Tapi, Sukarno masih curiga dengan kegiatan politik mahasiswa Indonesia di Jerman. Untuk itu, dia mengutus orang kepercayaannya ke Jerman, yaitu Mohammad Yamin. Saat itu, Yamin menjabat sebagai ketua Dewan Perancang Nasional (kini Bapenas).
Baca juga: Imajinasi Yamin Tentang Papua
Yamin diketahui kurang begitu antusias dengan gagasan Nasakom. Namun, dia punya obsesi tinggi akan terwujudnya kesatuan Indonesia dari Sumatra hingga Papua. Imaji kebangsaan Yamin itu bersandarkan pada sejarah kejayaan Majapahit di masa silam. Namun, pada saat itu Papua yang masih bernama Irian Barat masih dikuasai Belanda.
Sesampainya di Bonn, sekira 200 mahasiswa Indonesia berkumpul menyambut kedatangan Yamin. Pidato-pidato perjuangan dikumandangkan, PPI Jerman menyatakan dukungan atas perjuangan membebaskan Irian Barat. Mereka bahkan menyatakan siap diterjunkan untuk merebut Irian Barat dari tangan kolonial Belanda. Itulah ihwal terbentuknya Badan Perjuangan Pembebasan Irian Barat (Baperpib) PPI Jerman Barat. Barisan sukarelawan ini dipimpin oleh lr. Oerip Markaban.

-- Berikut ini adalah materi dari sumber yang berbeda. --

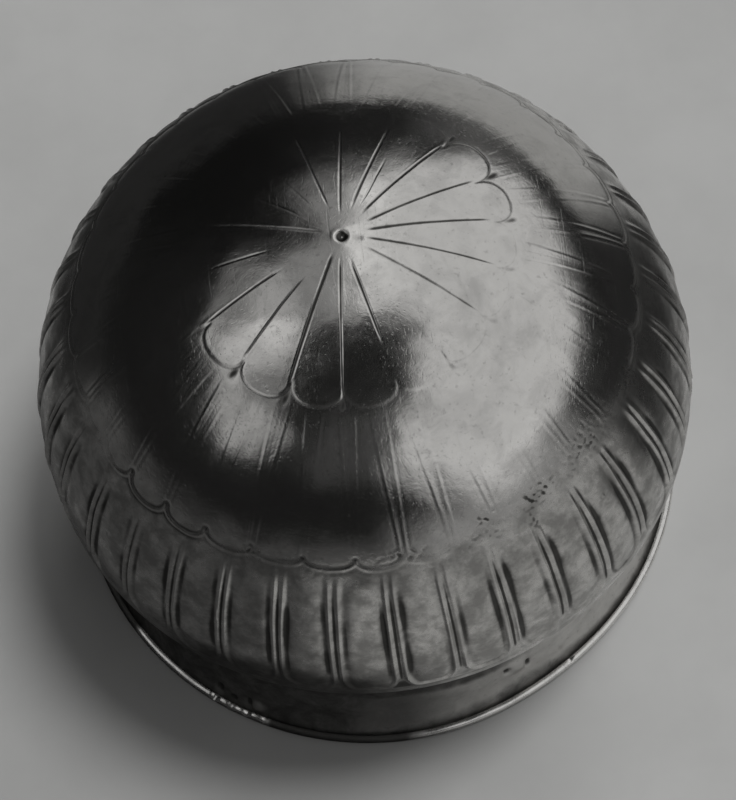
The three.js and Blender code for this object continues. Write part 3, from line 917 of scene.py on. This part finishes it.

“Mohammad Yamin menjadi amat terharu, dan meneteskan air mata. D.I. Pandjaitan berbisik kepada saya, ‘dengan satu pernyataan saja Pak Yamin telah meneteskan air mata, bagaimana kalau kita berikan lebih banyak pernyataan?’” kenang Midian Sirait.
Baca juga: Umpatan Serdadu Belanda di Danau Toba
Dalam balasan, Yamin menegaskan, “Mahasiswa Indonesia di Jerman Barat ternyata difitnah. Tidak betul mereka tidak Pancasilais, tidak betul mereka tidak beraliran kebangsaan, dan tidak betul mereka tidak mendukung Bung Karno.” Setelah penyambutan, Yamin diajak jalan-jalan menyusuri Sungai Rhein. Keindahan sungai itu menggugah perasaan romantis dalam diri Yamin. Matanya berkaca-kaca lagi seraya berujar, “Bisa dimengerti, kenapa Jerman melahirkan filsuf-filsuf besar, karena alamnya indah dan membangkitkan inspirasi.”
Setelah urusan di Bonn beres, Yamin kembali ke Beograd. Dia pulang membawa kabar kepada Sukarno tentang mahasiswa Indonesia di Jerman yang patriotik dan nasionalis. Sukarno bungah mendengarnya. Dia berpesan agar atase militer maupun pejabat kedutaan lainnya terus mengayomi para mahasiswa itu.
“Dengan demikian selesailah masalah tuduhan terhadap mahasiswa Indonesia di Jerman Barat, termasuk tuduhan terhadap suami saya dan Duta Besar Lukman Hakim,” terang Marieke.